| TASK DETAILS |
Extract each line of the data and write it out again exactly.

| DATA SEGMENT |
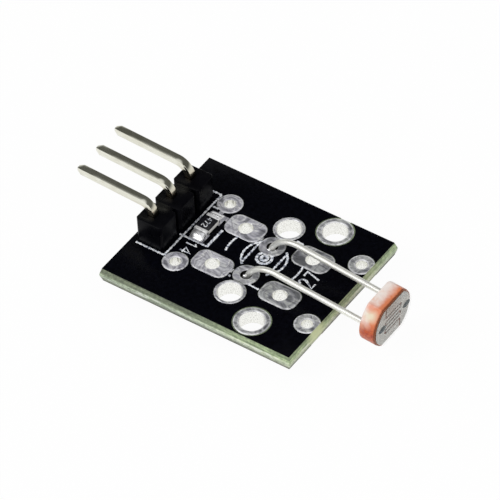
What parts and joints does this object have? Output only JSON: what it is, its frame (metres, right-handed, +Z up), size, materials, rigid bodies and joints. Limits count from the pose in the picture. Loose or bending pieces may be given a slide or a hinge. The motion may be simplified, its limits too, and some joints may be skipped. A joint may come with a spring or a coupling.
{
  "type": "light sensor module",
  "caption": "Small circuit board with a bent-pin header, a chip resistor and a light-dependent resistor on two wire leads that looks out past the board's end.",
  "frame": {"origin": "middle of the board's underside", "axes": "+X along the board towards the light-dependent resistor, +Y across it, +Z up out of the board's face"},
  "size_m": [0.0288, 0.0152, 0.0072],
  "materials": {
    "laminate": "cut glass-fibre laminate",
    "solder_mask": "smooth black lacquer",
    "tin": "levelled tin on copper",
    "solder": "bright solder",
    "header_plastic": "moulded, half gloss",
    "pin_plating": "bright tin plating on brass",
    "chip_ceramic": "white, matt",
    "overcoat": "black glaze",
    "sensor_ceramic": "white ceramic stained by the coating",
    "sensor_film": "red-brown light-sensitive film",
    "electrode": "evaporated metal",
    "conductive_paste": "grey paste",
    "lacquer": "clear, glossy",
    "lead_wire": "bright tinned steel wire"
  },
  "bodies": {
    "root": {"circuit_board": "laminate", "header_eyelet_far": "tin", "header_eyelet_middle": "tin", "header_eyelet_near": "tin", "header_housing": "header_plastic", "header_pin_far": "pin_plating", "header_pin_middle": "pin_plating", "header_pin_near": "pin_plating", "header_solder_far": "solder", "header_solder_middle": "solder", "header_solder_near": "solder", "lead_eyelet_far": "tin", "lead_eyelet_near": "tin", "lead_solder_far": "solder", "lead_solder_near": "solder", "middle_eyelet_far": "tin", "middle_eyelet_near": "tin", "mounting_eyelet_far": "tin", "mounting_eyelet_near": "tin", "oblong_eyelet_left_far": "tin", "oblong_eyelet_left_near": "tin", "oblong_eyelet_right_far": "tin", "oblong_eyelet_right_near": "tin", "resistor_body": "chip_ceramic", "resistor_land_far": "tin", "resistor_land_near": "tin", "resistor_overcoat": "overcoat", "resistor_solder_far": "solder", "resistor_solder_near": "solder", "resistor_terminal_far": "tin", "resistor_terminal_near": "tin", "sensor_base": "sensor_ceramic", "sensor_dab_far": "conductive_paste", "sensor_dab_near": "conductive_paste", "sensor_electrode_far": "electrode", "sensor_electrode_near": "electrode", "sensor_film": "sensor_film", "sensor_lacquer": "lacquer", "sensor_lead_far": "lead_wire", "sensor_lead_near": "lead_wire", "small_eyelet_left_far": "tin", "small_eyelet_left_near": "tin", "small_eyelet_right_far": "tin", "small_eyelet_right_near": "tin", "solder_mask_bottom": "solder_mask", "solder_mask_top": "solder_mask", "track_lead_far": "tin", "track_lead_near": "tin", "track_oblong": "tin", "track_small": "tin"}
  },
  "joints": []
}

| COMPLETE RESPONSE |
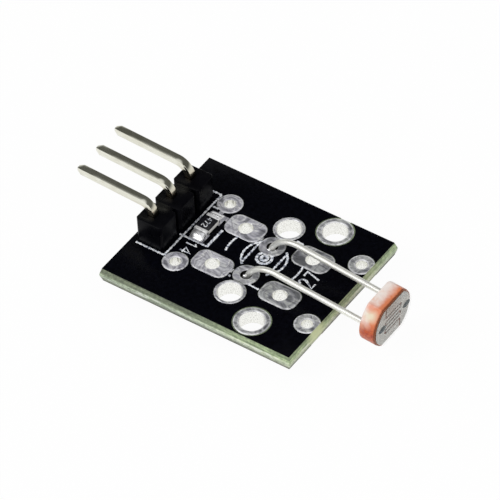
What parts and joints does this object have? Output only JSON: what it is, its frame (metres, right-handed, +Z up), size, materials, rigid bodies and joints. Limits count from the pose in the picture. Loose or bending pieces may be given a slide or a hinge. The motion may be simplified, its limits too, and some joints may be skipped. A joint may come with a spring or a coupling.
{
  "type": "light sensor module",
  "caption": "Small circuit board with a bent-pin header, a chip resistor and a light-dependent resistor on two wire leads that looks out past the board's end.",
  "frame": {"origin": "middle of the board's underside", "axes": "+X along the board towards the light-dependent resistor, +Y across it, +Z up out of the board's face"},
  "size_m": [0.0288, 0.0152, 0.0072],
  "materials": {
    "laminate": "cut glass-fibre laminate",
    "solder_mask": "smooth black lacquer",
    "tin": "levelled tin on copper",
    "solder": "bright solder",
    "header_plastic": "moulded, half gloss",
    "pin_plating": "bright tin plating on brass",
    "chip_ceramic": "white, matt",
    "overcoat": "black glaze",
    "sensor_ceramic": "white ceramic stained by the coating",
    "sensor_film": "red-brown light-sensitive film",
    "electrode": "evaporated metal",
    "conductive_paste": "grey paste",
    "lacquer": "clear, glossy",
    "lead_wire": "bright tinned steel wire"
  },
  "bodies": {
    "root": {"circuit_board": "laminate", "header_eyelet_far": "tin", "header_eyelet_middle": "tin", "header_eyelet_near": "tin", "header_housing": "header_plastic", "header_pin_far": "pin_plating", "header_pin_middle": "pin_plating", "header_pin_near": "pin_plating", "header_solder_far": "solder", "header_solder_middle": "solder", "header_solder_near": "solder", "lead_eyelet_far": "tin", "lead_eyelet_near": "tin", "lead_solder_far": "solder", "lead_solder_near": "solder", "middle_eyelet_far": "tin", "middle_eyelet_near": "tin", "mounting_eyelet_far": "tin", "mounting_eyelet_near": "tin", "oblong_eyelet_left_far": "tin", "oblong_eyelet_left_near": "tin", "oblong_eyelet_right_far": "tin", "oblong_eyelet_right_near": "tin", "resistor_body": "chip_ceramic", "resistor_land_far": "tin", "resistor_land_near": "tin", "resistor_overcoat": "overcoat", "resistor_solder_far": "solder", "resistor_solder_near": "solder", "resistor_terminal_far": "tin", "resistor_terminal_near": "tin", "sensor_base": "sensor_ceramic", "sensor_dab_far": "conductive_paste", "sensor_dab_near": "conductive_paste", "sensor_electrode_far": "electrode", "sensor_electrode_near": "electrode", "sensor_film": "sensor_film", "sensor_lacquer": "lacquer", "sensor_lead_far": "lead_wire", "sensor_lead_near": "lead_wire", "small_eyelet_left_far": "tin", "small_eyelet_left_near": "tin", "small_eyelet_right_far": "tin", "small_eyelet_right_near": "tin", "solder_mask_bottom": "solder_mask", "solder_mask_top": "solder_mask", "track_lead_far": "tin", "track_lead_near": "tin", "track_oblong": "tin", "track_small": "tin"}
  },
  "joints": []
}